Business is booming at the Veradale United Church of Christ garden.
Expanded space has produced hundreds more pounds of food for the Spokane Valley Partners Food Bank and harvesting should continue through early October.
This is the third year church members have planted and maintained a garden almost exclusively for the food bank. Last year’s effort netted 2,030 pounds of food and this year 2,393 pounds have been donated so far.
Part of that is due to the garden’s larger size at 611 N. Progress Road. It now fills a 320-foot-long strip of land between the church’s back parking lot and a fence, compared to 275 feet last year. The area is now fully planted in everything from zucchini to peas to parsley root. Volunteers have also been using compost, which helps keeps the weeds down and improves the soil. “The tomato plants are practically trees,” said church member Nancy Minard.
This year the big producers have been squash, cucumbers, tomatoes, green beans and onions, said volunteer Glen Scott. Vegetables and flowers are harvested every Tuesday and Thursday and delivered to the food bank. “Our largest haul was 603 pounds,” he said.
Saturday harvests bring in food for church members to bring home after services on Sunday.

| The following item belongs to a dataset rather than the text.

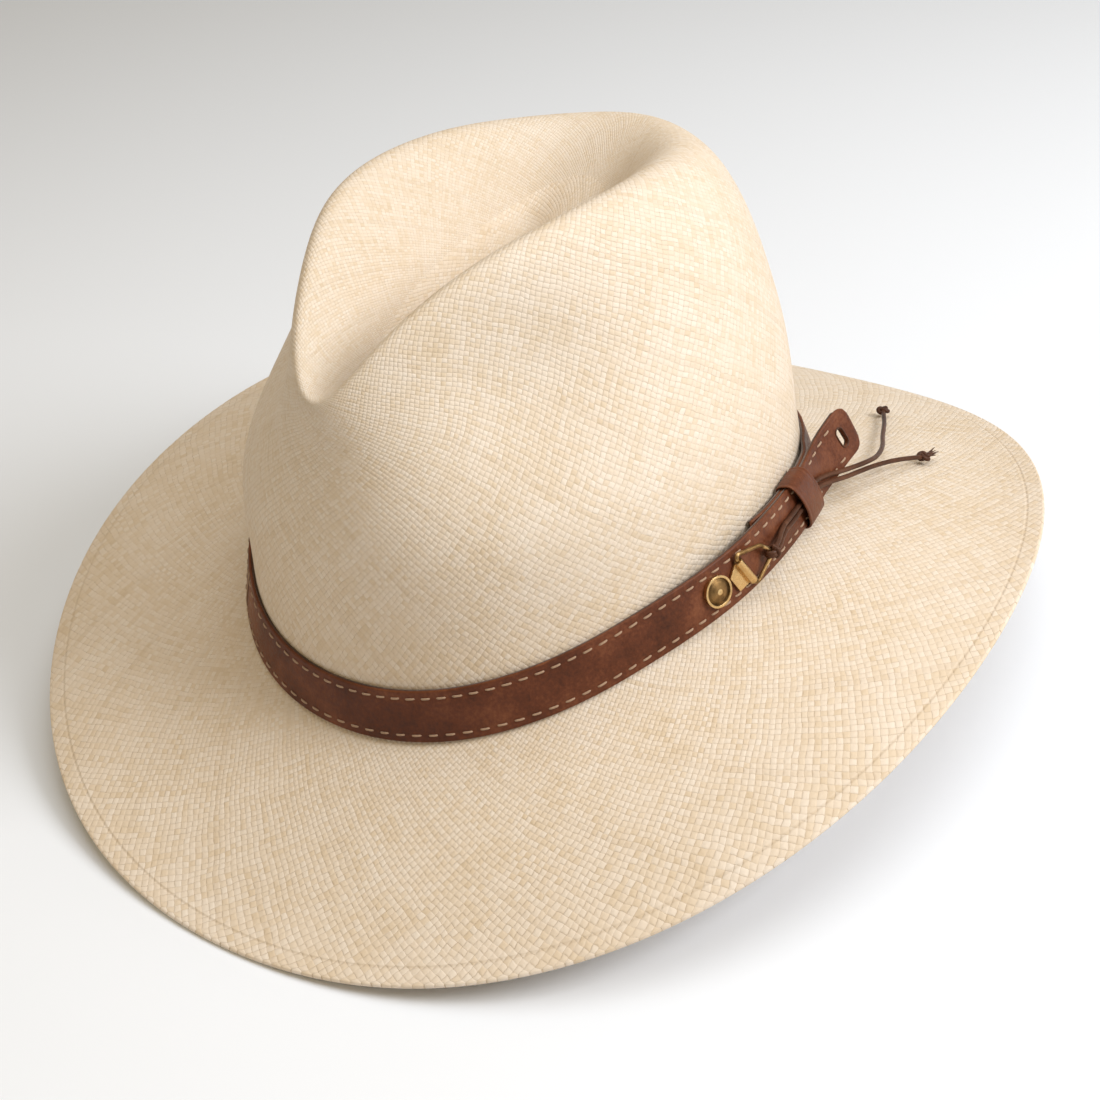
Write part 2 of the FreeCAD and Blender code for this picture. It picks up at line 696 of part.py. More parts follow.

Scott estimates that almost 600 pounds of food has been distributed among the congregation. There’s also some loss because of the squirrels, birds and other animals that drop by the garden for a snack. But church members do nothing to discourage them. “We really do consider it God’s garden,” Scott said.
There are usually five or six volunteers for every harvesting day and a core group of eight volunteers spend the most time weeding and taking care of the garden. Others drop in occasionally to help out. Almost all of them are past retirement age, sometimes by decades. “It’s a great project for people who live places where they can’t have gardens,” Minard said.
Volunteers are hoping to top 3,000 pounds donated to the food bank by the end of the season.
As the weather cools the garden is winding down, though some squash won’t be harvested until after the first frost. When the snow starts to fall, volunteers will start planning next year’s garden. “At this point we’re pretty much at the end of our space,” Scott said, though he confessed he’s been eyeing parts of the church lawn as the perfect spot for expansion.
The garden has been such a success story that representatives from other churches have stopped by to see how it’s done. The Rev. Brian Prior of the Episcopal Church of the Resurrection said his congregation is planning to put in a garden in the spring. The church has already laid some irrigation pipe to prepare. The goal is to provide food to church and community members as well as the food bank. “We want to pitch in,” Prior said.